* BEGIN Collected material *

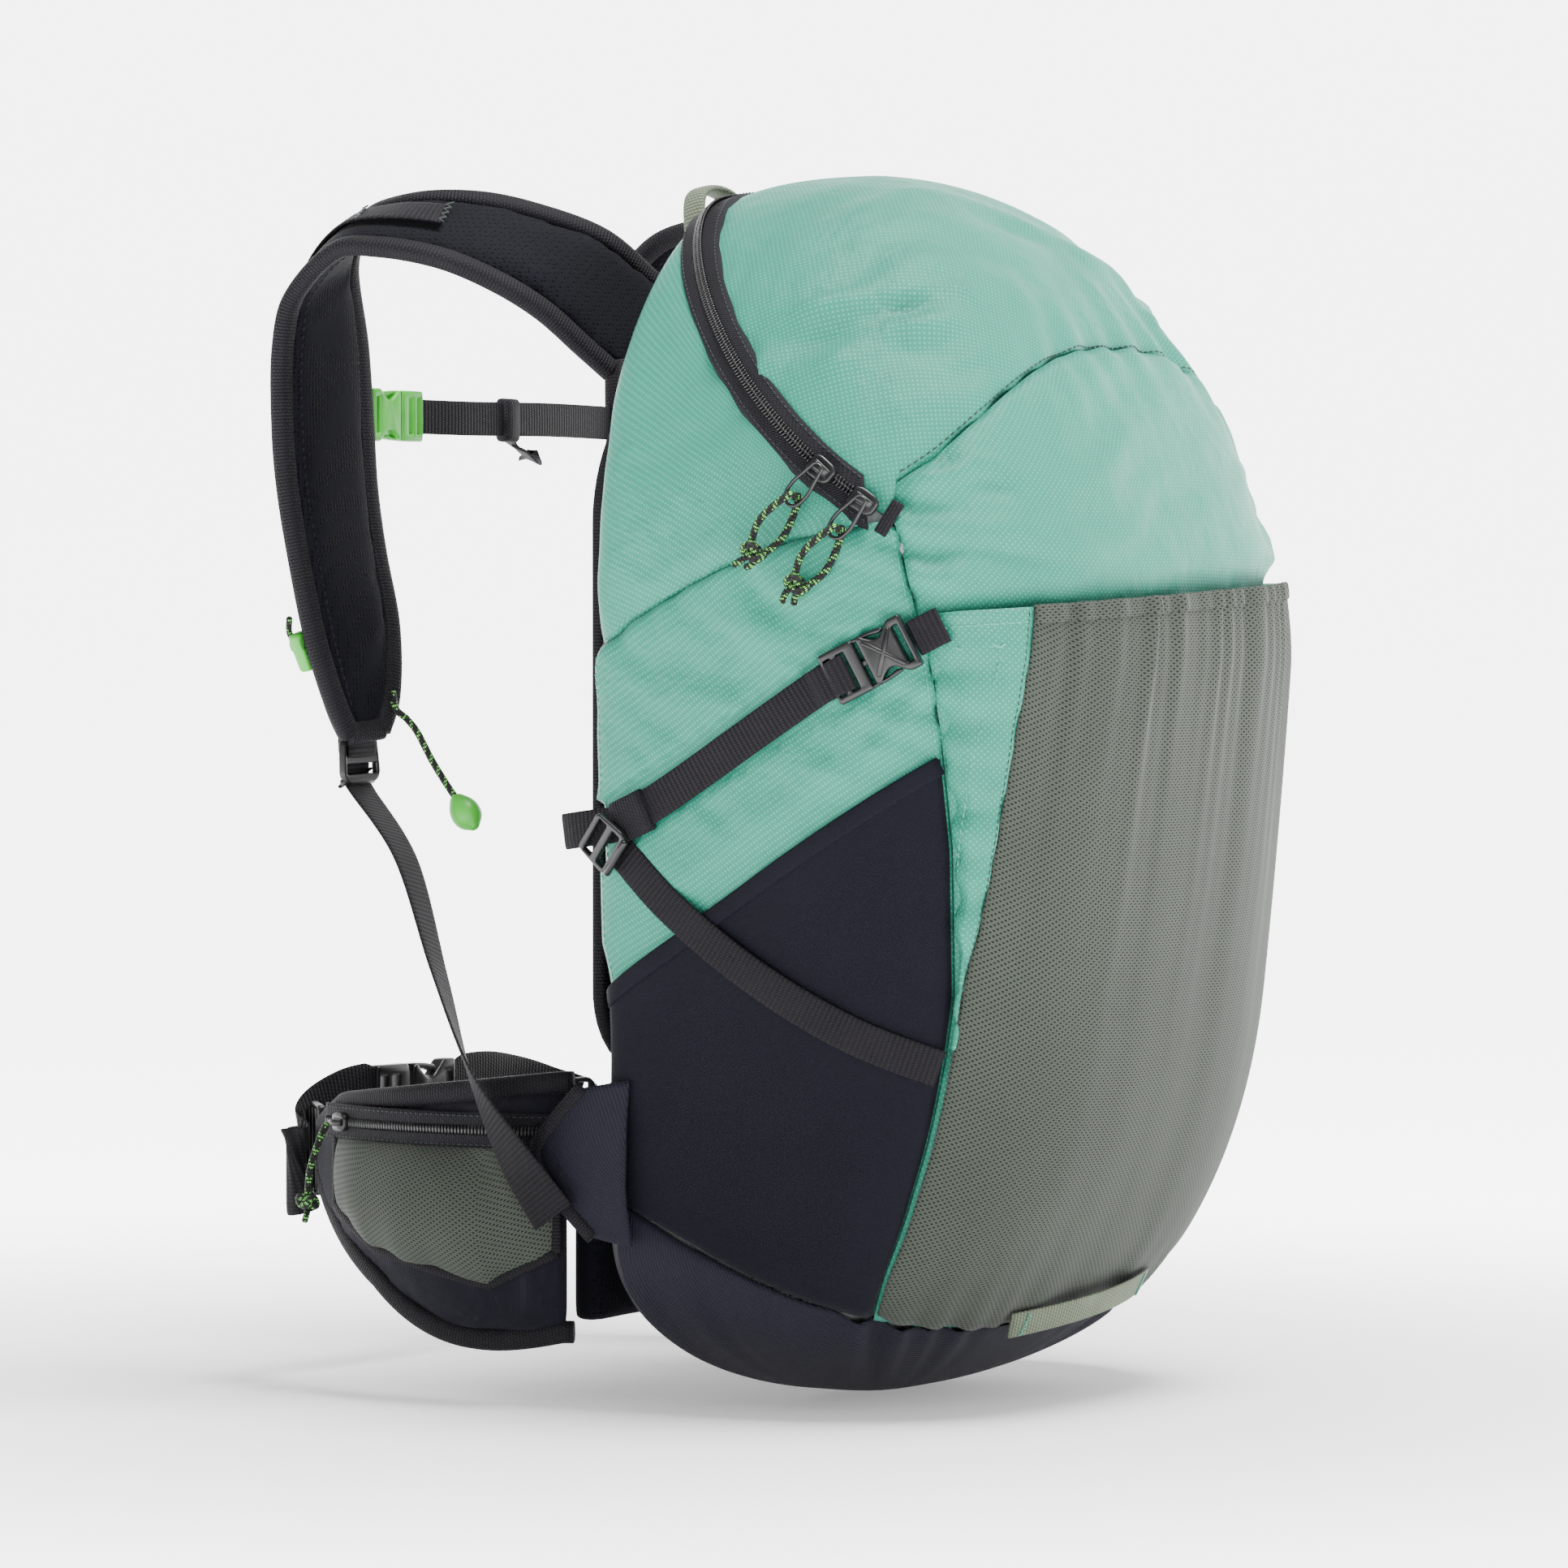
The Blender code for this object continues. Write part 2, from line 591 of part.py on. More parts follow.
def shoulder_straps():
    for word, side in SIDES.items():
        outer = [mirrored(p, side) for p in smooth(STRAP_OUTER, 2)]
        inner = [mirrored(p, side) for p in smooth(STRAP_INNER, 2)]
        rows = [[o.lerp(i, 0.03), (o + i) / 2, o.lerp(i, 0.97)] for o, i in zip(outer, inner)]
        pad = grid(f"shoulder_strap_{word}", rows, PADDING, STRAP_THICK)
        pad.modifiers["wall"].offset = 0.8 * side
        foot_mid = (outer[-1] + inner[-1]) / 2
        down = (foot_mid - (outer[-3] + inner[-3]) / 2).normalized()
        face = Vector((0, 1, 0.25))
        lock = foot_mid + down * 0.0110
        ladder(f"strap_ladder_{word}", frame_at(lock, down, face), STRAP_WEB, PLASTIC)
        route = [lock + down * 0.0120]
        route += [mirrored(p, side) for p in STRAP_WEB_ROUTE]
        line = smooth(route, 3)
        first, last = Vector((1, 0, 0)), Vector((0.10 * side, 0.80, -0.55)).normalized()
        turn = [first.lerp(last, k / (len(line) - 1)).normalized() for k in range(len(line))]
        band(f"strap_web_{word}", line, turn, STRAP_WEB, WEB_THICK, WEBBING)


def elastic_pull():
    """The elastic cord that comes out of the left strap's lower end, and its green pull."""
    route = [Vector(p) for p in ((-0.1080, 0.1080, 0.2790), (-0.1090, 0.1020, 0.2735),
                                 (-0.1100, 0.0940, 0.2620), (-0.1105, 0.0870, 0.2530),
                                 (-0.1110, 0.0810, 0.2460))]
    tube("strap_cord", smooth(route, 4), CORD / 2, CORD_CLOTH)
    pull = ball("strap_cord_pull", (0, 0, 0), (0.0052, 0.0046, 0.0085), GREEN)
    aim = (route[-1] - route[-2]).normalized()
    turn = Vector((0, 0, 1)).rotation_difference(aim)
    pull.rotation_mode = "QUATERNION"
    pull.rotation_quaternion = turn
    pull.location = route[-1] + aim * 0.0092


# ---- sternum strap ------------------------------------------------------------------
STERNUM_Y, STERNUM_Z = 0.1385, 0.4080


def sternum():
    out, along = Vector((0, 1, 0)), Vector((-1, 0, 0))
    buckle("sternum", Vector((-0.0720, STERNUM_Y, STERNUM_Z)), along, out, NARROW_WEB, GREEN)
    line = [Vector((-0.0550, STERNUM_Y, STERNUM_Z)),
            Vector((-0.0200, STERNUM_Y - 0.0050, STERNUM_Z)),
            Vector((0.0400, STERNUM_Y - 0.0050, STERNUM_Z + 0.001)),
            Vector((0.0920, STERNUM_Y, STERNUM_Z + 0.001))]
    line = smooth(line, 3)
    band("sternum_web", line, [Vector((0, 0, 1))] * len(line), NARROW_WEB, WEB_THICK, WEBBING)


# ---- hip belt -----------------------------------------------------------------------
def belt_point(side, degrees, grow=0.0):
    """A point in plan on a wing's arc, degrees forward of straight out, and its outward normal."""
    a = math.radians(degrees)
    normal = Vector((side * math.cos(a), math.sin(a), 0))
    centre = Vector((-side * WAIST_CENTRE[0], WAIST_CENTRE[1], 0))
    return centre + normal * (WAIST_RADIUS + grow), normal


def wing_span(degrees):
    """Lowest and highest z of a wing at an angle along its arc."""
    share = max(degrees + 19, 0) / 58
    low = 0.0240 - 0.006 * math.sin(math.pi * min(share * 1.6, 1)) + 0.062 * share**2.6
    high = 0.1330 - 0.016 * share - 0.010 * max(share - 0.8, 0) / 0.2
    return low, high


WING_FROM, WING_TO = -21, 38             # degrees along the wing's arc
WING_HINGE = belt_point(-1, WING_FROM)[0]
POCKET_FROM, POCKET_SPAN = -18.5, 45.5
POCKET_EDGE = 0.1035                     # top edge of a hip pocket
HIP_ZIP_Z = 0.1097
HIP_SLIDER_AT = 24


def hip_belt():
    for word, side in SIDES.items():
        rows = []
        for k in range(13):
            degrees = WING_FROM + (WING_TO - WING_FROM) * k / 12
            low, high = wing_span(degrees)
            place, _ = belt_point(side, degrees)
            rows.append([place + Vector((0, 0, low + (high - low) * k / 3)) for k in range(4)])
        wing = grid(f"hip_wing_{word}", rows, PADDING, WING_THICK)
        wing.modifiers["wall"].offset = 0
        rows = []
        for j in range(7):
            v = j / 6
            row = []
            for i in range(9):
                u = i / 8
                degrees = POCKET_FROM + POCKET_SPAN * u
                low = wing_span(degrees)[0] + 0.018
                z = low + (POCKET_EDGE - low) * v
                swell = 0.0135 * (math.sin(math.pi * u) * math.sin(math.pi * v)) ** 0.6
                place, normal = belt_point(side, degrees, WING_THICK / 2 + 0.0006 + swell)
                row.append(place + Vector((0, 0, z)))
            rows.append(row)
        if side < 0:
            rows = [row[::-1] for row in rows]
        grid(f"hip_pocket_{word}", rows, MESH, 0.0009)
        place, normal = belt_point(side, HIP_SLIDER_AT, WING_THICK / 2 + 0.0030)
        place.z = HIP_ZIP_Z
        along = normal.cross(Vector((0, 0, 1)))
        block(f"hip_slider_{word}", (0.0095, 0.0075, 0.0036), frame_at(place, along, normal),
              PLASTIC, 0.0009)
        stabiliser(word, side)
    low, high = wing_span(WING_FROM)
    thick = PAD_THICK + LUMBAR_OUT
    size = (2 * (-WING_HINGE.x - WING_THICK), thick, high - low - 0.004)
    middle = Matrix.Translation((0, PAD_FACE_Y + LUMBAR_OUT - thick / 2, (low + high) / 2))
    block("lumbar_pad", size, middle, PADDING, 0.0030)


def hip_pull():
    """The cord tied to the left hip pocket's slider."""
    place, normal = belt_point(-1, HIP_SLIDER_AT + 1.5, WING_THICK / 2 + 0.0078)
    start = place + Vector((0, 0, HIP_ZIP_Z - 0.0010))
    line = [start, start + normal * 0.0040 - Vector((0, 0, 0.008)),
            start + normal * 0.0080 - Vector((0, 0, 0.020)),
            start + normal * 0.0090 - Vector((0, 0, 0.034))]
    tube("hip_cord", smooth(line, 4), CORD / 2, CORD_CLOTH)


def stabiliser(word, side):
    """The cloth triangle that joins the wing to the bag's side and takes the strap's web."""
    edge = [(-0.1440, -0.0270, 0.1330), (-0.1450, -0.0260, 0.1150), (-0.1455, -0.0260, 0.1010),
            (-0.1455, -0.0260, 0.0850), (-0.1440, -0.0280, 0.0650)]
    lap = [(-0.1440, -0.0040, 0.1290), (-0.1435, 0.0100, 0.1150), (-0.1440, 0.0190, 0.1010),
           (-0.1440, 0.0090, 0.0850), (-0.1440, -0.0090, 0.0680)]
    rows = [[mirrored(p, side) for p in row] for row in (edge, lap)]
    flap = grid(f"stabiliser_{word}", rows, BASE_CLOTH, 0.0014)
    flap.modifiers["wall"].offset = 0


HIP_BUCKLE = Vector((-0.0200, 0.1690, 0.1105))


def hip_buckle():
    """The belt's front: a web from each wing, its lock, and the buckle between them."""
    up = Vector((0, 0, 1))
    buckle("hip", HIP_BUCKLE, Vector((1, 0, 0)), Vector((0, 1, 0)), BELT_WEB * 0.62, PLASTIC)
    ends = {"left": [(-0.0470, 0.1690, 0.1105), (-0.0650, 0.1705, 0.1085),
                     (-0.0850, 0.1717, 0.1020), (-0.0968, 0.1701, 0.0950),
                     (-0.1034, 0.1645, 0.0890), (-0.1072, 0.1640, 0.0870),
                     (-0.1085, 0.1680, 0.0855), (-0.1045, 0.1722, 0.0855),
                     (-0.0920, 0.1750, 0.0855)],
            "right": [(0.0180, 0.1690, 0.1105), (0.0450, 0.1705, 0.1105),
                      (0.0750, 0.1722, 0.1060), (0.0966, 0.1701, 0.1000),
                      (0.1036, 0.1642, 0.0970)]}
    for word, points in ends.items():
        line = smooth(points, 4)
        band(f"hip_web_{word}", line, [up] * len(line), BELT_WEB, WEB_THICK, WEBBING)
    for word, side in SIDES.items():
        place, normal = belt_point(side, WING_TO + 4.4)
        place += Vector((0, 0, 0.095))
        ladder(f"hip_lock_{word}", frame_at(place, normal.cross(up), normal), BELT_WEB * 0.9,
               PLASTIC)


# ---- pivots -------------------------------------------------------------------------
def pivot(name, place, pieces):
    """An empty on a joint's axis, with the pieces that turn or slide about it."""
    empty = bpy.data.objects.new(name, None)
    PACK.objects.link(empty)
    empty.location = place
    for piece in pieces:
        thing = bpy.data.objects[piece]
        thing.parent = empty
        thing.matrix_parent_inverse = Matrix.Translation(-Vector(place))
    return empty


bag_and_lid()
base_panel()
zip_tapes()
front_pocket()
side_pockets()
back_parts()
loops()
ZIP_PIVOTS = sliders()
compression_straps()
shoulder_straps()
elastic_pull()
sternum()
hip_belt()
hip_pull()
hip_buckle()

pivot("lid_fold", (0, HINGE_Y, HINGE_Z), ["lid_shell", "zip_tape_upper"])
pivot("haul_pivot", (0, 0.0165, 0.4715), ["haul_loop"])
for end, place in ZIP_PIVOTS.items():
    pivot(f"zip_run_{end}", place, [f"zip_slider_{end}"])
    pivot(f"zip_eye_{end}", place, [f"zip_pull_{end}", f"zip_cord_{end}"])
pivot("strap_anchor_left", (0, *STRAP_ANCHOR), ["shoulder_strap_left", "strap_ladder_left",
                                                "strap_cord", "strap_cord_pull",
                                                "sternum_socket"])
pivot("strap_anchor_right", (0, *STRAP_ANCHOR), ["shoulder_strap_right", "strap_ladder_right",
                                                 "sternum_web", "sternum_plug"])
for word, side in SIDES.items():
    pieces = [f"hip_wing_{word}", f"hip_pocket_{word}", f"hip_lock_{word}"]
    pivot(f"wing_hinge_{word}", mirrored(WING_HINGE, side), pieces)
    centre = mirrored((*WAIST_CENTRE, HIP_ZIP_Z), side)
    pivot(f"pocket_zip_{word}", centre, [f"hip_slider_{word}"])

# The origin goes to the middle of the back panel's face.
origin = bpy.data.objects.new("origin", None)
PACK.objects.link(origin)
origin.location = (0, -PAD_FACE_Y, -MOUNT_Z)
for thing in [*PACK.objects, *CUTTERS.objects]:
    if thing.parent is None and thing is not origin:
        thing.parent = origin
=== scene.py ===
"""Looks of the hiking backpack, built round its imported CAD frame, in metres.

Shapes are laid out from the bag's base, as the CAD's are (x = 0 in the middle, y = 0 the
bag's rearmost plane, z = 0 its lowest point), and every mesh is moved by SHIFT into the
frame's own origin when it is made. "left" is the wearer's left, -X.
"""
import bisect
import math
import random

import bmesh
import bpy
import numpy as np
from mathutils import Matrix, Vector


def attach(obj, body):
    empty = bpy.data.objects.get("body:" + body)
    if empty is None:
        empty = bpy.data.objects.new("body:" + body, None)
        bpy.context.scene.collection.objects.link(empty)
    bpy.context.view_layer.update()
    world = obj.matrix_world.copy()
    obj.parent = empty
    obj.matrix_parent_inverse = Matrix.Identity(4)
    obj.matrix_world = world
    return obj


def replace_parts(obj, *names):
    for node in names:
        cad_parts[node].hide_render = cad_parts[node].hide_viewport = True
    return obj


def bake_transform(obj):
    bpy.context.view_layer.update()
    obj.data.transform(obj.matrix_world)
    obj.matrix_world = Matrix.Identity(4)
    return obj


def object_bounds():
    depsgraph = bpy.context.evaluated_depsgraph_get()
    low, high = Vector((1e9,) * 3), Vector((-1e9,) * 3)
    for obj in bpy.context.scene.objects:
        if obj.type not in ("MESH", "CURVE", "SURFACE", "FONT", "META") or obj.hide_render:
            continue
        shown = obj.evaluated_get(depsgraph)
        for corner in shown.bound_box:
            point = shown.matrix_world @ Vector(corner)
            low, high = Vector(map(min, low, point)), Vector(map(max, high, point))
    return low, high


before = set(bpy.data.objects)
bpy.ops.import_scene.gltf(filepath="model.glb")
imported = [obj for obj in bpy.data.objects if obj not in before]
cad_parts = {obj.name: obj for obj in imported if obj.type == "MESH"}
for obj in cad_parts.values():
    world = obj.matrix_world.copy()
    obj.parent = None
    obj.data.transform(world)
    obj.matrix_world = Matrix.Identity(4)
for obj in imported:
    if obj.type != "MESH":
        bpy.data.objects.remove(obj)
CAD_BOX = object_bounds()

SHIFT = Vector((0, -0.0139, -0.2450))
SIDES = {"left": -1, "right": 1}
UP = Vector((0, 0, 1))

# ---- camera ----------------------------------------------------------------------------
CAMERA_PLACE = Vector((-2.5300, -1.5950, 0.0686))
CAMERA_AIM = Vector((0.0278, -0.0087, 0.0052))
lens = bpy.data.cameras.new("camera")
lens.lens = 160.7
lens.sensor_width = 36
lens.clip_end = 50
camera = bpy.data.objects.new("camera", lens)
bpy.context.scene.collection.objects.link(camera)
camera.location = CAMERA_PLACE
camera.rotation_euler = (CAMERA_AIM - CAMERA_PLACE).to_track_quat("-Z", "Y").to_euler()
bpy.context.scene.camera = camera

# ---- the bag's form, as in the CAD -----------------------------------------------------
HEIGHT = 0.505
MIDDLE = HEIGHT / 2
SPINE_Y = -0.058
HALF_WIDTH, WIDTH_GAIN = 0.146, 0.013
FRONT_DEPTH, DEPTH_GAIN, BACK_DEPTH = 0.146, 0.018, 0.058
SIDE_POWER, FRONT_POWER, BACK_POWER = 3.1, 2.8, 7.5
HINGE_Z = 0.3290
ZIP_END_Y, ZIP_END_Z = -0.147, 0.3595
ZIP_SLOPE, ZIP_CURVE, ZIP_END = 0.622, 2.98, 26.5
TAPE_WIDTH = 0.0085
MOUTH_Z, MOUTH_SLOPE = 0.1588, -0.65       # a side pocket's mouth: height at y = 0, and slope
MESH_TOP_Z, MESH_TOP_SLOPE = 0.3285, 0.050  # the mesh pocket's top edge: at x = 0, and slope
LIFT = 0.0018                              # how far outer cloths stand off the bag's own
PAD_THICK, PAD_FACE_Y = 0.010, 0.0139
CORD = 0.003


def cap(z, start, power):
    """1 below start, falling to 0 at the top of the bag."""
    share = min(max((z - start) / (HEIGHT - start), 0), 0.99999)
    return math.sqrt(1 - share**power)


def foot(z, start, power):
    """1 above start, falling to 0 at the base."""
    share = min(max((start - z) / start, 0), 0.99999)
    return math.sqrt(1 - share**power)


def reach(z):
    """Half width, front depth and back depth of the bag's section at height z."""
    above = (z - 0.25) / 0.25
    wide = (HALF_WIDTH + WIDTH_GAIN * above) * cap(z, 0.330, 2.07) * foot(z, 0.065, 2.0)
    front = (FRONT_DEPTH + DEPTH_GAIN * above) * cap(z, 0.300, 1.5) * foot(z, 0.173, 2.2)
    back = BACK_DEPTH * cap(z, 0.470, 3.0) * foot(z, 0.100, 3.2)
    return wide, front, back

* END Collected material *

▶ [Required work]
Extract exactly and only the lines above from the line containing "# The origin" through the line containing "obj.parent = None", both end lines included.

▶ [Result]
# The origin goes to the middle of the back panel's face.
origin = bpy.data.objects.new("origin", None)
PACK.objects.link(origin)
origin.location = (0, -PAD_FACE_Y, -MOUNT_Z)
for thing in [*PACK.objects, *CUTTERS.objects]:
    if thing.parent is None and thing is not origin:
        thing.parent = origin
=== scene.py ===
"""Looks of the hiking backpack, built round its imported CAD frame, in metres.

Shapes are laid out from the bag's base, as the CAD's are (x = 0 in the middle, y = 0 the
bag's rearmost plane, z = 0 its lowest point), and every mesh is moved by SHIFT into the
frame's own origin when it is made. "left" is the wearer's left, -X.
"""
import bisect
import math
import random

import bmesh
import bpy
import numpy as np
from mathutils import Matrix, Vector


def attach(obj, body):
    empty = bpy.data.objects.get("body:" + body)
    if empty is None:
        empty = bpy.data.objects.new("body:" + body, None)
        bpy.context.scene.collection.objects.link(empty)
    bpy.context.view_layer.update()
    world = obj.matrix_world.copy()
    obj.parent = empty
    obj.matrix_parent_inverse = Matrix.Identity(4)
    obj.matrix_world = world
    return obj


def replace_parts(obj, *names):
    for node in names:
        cad_parts[node].hide_render = cad_parts[node].hide_viewport = True
    return obj


def bake_transform(obj):
    bpy.context.view_layer.update()
    obj.data.transform(obj.matrix_world)
    obj.matrix_world = Matrix.Identity(4)
    return obj


def object_bounds():
    depsgraph = bpy.context.evaluated_depsgraph_get()
    low, high = Vector((1e9,) * 3), Vector((-1e9,) * 3)
    for obj in bpy.context.scene.objects:
        if obj.type not in ("MESH", "CURVE", "SURFACE", "FONT", "META") or obj.hide_render:
            continue
        shown = obj.evaluated_get(depsgraph)
        for corner in shown.bound_box:
            point = shown.matrix_world @ Vector(corner)
            low, high = Vector(map(min, low, point)), Vector(map(max, high, point))
    return low, high


before = set(bpy.data.objects)
bpy.ops.import_scene.gltf(filepath="model.glb")
imported = [obj for obj in bpy.data.objects if obj not in before]
cad_parts = {obj.name: obj for obj in imported if obj.type == "MESH"}
for obj in cad_parts.values():
    world = obj.matrix_world.copy()
    obj.parent = None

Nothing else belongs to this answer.